* [GIVEN PROBLEM] Look through the material and copy each line holding "Keep".

>> Start

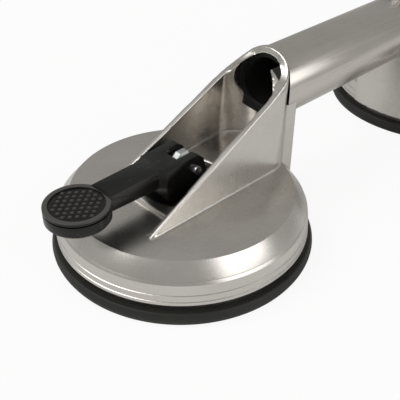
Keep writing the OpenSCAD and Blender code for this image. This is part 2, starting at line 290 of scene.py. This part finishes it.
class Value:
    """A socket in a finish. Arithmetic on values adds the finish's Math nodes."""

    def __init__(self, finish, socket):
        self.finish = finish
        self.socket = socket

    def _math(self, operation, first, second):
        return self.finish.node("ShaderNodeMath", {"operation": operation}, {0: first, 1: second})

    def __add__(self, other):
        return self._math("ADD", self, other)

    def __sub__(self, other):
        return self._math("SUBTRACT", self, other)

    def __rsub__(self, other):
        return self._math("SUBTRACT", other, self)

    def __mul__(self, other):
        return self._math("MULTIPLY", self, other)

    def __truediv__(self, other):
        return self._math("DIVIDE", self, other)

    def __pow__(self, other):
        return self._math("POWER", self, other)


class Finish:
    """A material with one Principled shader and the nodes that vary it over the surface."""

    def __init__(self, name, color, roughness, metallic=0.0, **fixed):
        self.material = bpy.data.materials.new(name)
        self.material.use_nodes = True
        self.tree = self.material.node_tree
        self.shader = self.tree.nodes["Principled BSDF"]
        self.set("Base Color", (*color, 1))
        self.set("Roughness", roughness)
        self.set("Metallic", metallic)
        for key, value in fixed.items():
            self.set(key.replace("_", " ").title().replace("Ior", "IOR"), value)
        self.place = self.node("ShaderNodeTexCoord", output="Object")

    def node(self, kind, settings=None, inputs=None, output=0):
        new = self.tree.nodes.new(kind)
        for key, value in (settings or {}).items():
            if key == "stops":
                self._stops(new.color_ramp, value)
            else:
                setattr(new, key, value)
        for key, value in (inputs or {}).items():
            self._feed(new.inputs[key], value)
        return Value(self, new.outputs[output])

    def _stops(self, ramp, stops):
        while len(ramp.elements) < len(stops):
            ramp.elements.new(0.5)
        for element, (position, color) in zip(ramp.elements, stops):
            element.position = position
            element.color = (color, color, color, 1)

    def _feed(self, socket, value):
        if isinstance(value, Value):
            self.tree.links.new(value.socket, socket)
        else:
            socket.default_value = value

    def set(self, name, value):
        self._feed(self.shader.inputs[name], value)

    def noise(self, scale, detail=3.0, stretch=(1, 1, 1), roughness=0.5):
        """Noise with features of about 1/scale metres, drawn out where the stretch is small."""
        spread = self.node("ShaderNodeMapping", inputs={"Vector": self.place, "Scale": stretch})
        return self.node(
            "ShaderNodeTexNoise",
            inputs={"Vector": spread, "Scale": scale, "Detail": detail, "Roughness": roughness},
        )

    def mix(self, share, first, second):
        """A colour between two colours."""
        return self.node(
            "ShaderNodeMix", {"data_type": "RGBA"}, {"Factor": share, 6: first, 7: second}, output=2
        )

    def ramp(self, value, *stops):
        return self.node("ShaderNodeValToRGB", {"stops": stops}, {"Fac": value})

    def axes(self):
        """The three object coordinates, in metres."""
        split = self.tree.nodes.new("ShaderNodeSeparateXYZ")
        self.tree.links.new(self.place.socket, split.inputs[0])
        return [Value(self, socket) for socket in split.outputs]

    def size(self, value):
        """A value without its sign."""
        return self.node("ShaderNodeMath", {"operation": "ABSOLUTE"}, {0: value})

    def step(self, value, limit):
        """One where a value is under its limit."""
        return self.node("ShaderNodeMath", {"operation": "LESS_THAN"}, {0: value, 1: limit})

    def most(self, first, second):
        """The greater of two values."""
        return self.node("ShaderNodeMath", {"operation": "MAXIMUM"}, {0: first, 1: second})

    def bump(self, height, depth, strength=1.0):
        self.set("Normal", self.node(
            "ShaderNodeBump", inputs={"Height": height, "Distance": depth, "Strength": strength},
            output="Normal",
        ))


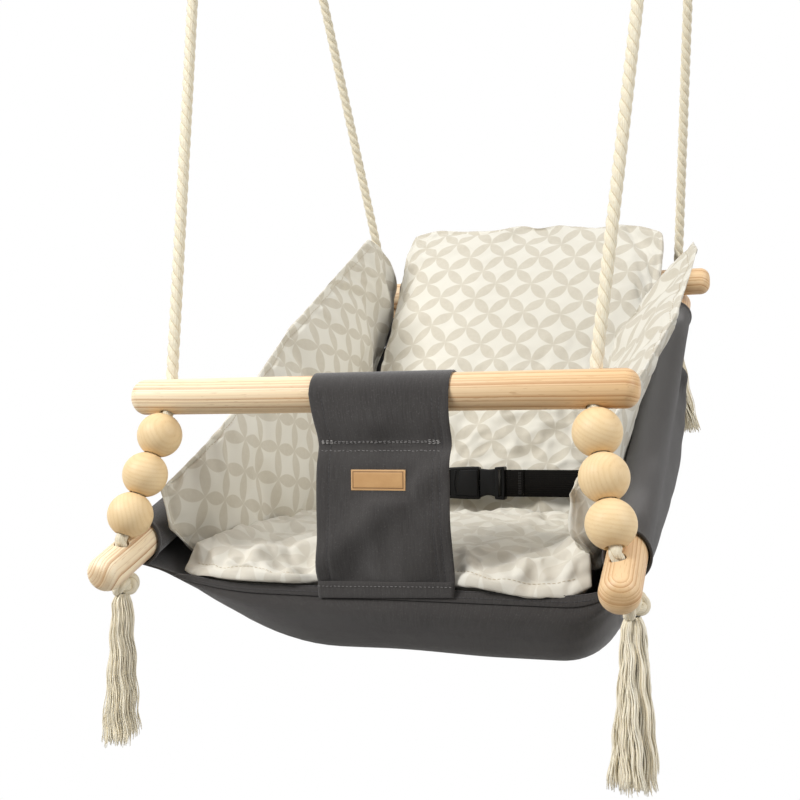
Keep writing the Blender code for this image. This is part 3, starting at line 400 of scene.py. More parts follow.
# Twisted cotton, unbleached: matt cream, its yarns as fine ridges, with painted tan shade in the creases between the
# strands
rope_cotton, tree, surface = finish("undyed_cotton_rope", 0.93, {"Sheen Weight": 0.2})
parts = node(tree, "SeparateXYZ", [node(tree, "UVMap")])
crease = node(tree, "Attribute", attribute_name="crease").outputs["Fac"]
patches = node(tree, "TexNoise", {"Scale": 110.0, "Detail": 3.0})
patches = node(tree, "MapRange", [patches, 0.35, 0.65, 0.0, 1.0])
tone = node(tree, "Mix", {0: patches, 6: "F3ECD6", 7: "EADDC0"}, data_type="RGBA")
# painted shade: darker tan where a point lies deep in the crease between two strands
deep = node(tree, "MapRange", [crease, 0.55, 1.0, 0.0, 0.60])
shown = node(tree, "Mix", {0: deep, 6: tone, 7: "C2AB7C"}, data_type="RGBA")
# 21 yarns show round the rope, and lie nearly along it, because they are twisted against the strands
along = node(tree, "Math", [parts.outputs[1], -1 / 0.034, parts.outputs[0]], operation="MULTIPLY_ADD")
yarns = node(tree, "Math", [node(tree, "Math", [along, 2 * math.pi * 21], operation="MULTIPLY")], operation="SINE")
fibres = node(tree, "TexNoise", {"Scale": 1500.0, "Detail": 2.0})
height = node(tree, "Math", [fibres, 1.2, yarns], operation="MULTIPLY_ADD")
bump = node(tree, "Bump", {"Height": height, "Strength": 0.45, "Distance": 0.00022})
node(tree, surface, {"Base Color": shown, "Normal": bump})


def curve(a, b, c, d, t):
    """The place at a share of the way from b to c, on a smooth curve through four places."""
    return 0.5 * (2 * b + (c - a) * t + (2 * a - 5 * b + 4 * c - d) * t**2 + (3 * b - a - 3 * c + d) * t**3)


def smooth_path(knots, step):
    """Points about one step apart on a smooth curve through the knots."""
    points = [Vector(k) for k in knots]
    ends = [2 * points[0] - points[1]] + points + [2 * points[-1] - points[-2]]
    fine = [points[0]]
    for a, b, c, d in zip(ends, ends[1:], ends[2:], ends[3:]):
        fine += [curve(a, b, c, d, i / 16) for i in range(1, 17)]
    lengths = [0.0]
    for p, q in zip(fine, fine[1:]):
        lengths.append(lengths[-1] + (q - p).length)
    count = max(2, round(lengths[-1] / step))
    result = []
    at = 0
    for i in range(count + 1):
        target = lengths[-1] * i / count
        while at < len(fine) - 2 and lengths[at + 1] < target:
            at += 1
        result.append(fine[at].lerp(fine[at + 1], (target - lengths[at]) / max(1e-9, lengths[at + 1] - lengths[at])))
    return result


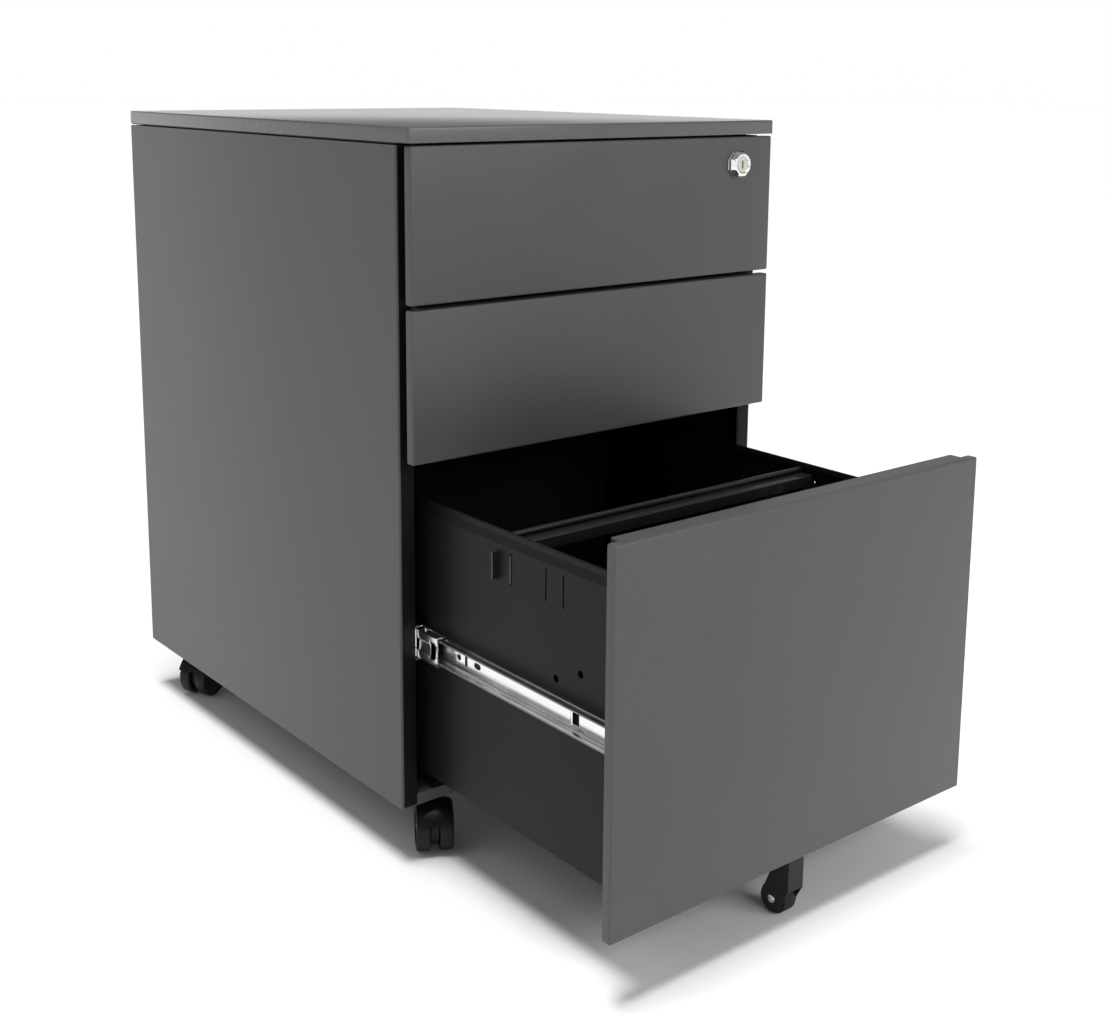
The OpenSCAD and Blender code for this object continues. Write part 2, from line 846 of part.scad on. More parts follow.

>> End

* [RESULT]
Keep writing the OpenSCAD and Blender code for this image. This is part 2, starting at line 290 of scene.py. This part finishes it.
Keep writing the Blender code for this image. This is part 3, starting at line 400 of scene.py. More parts follow.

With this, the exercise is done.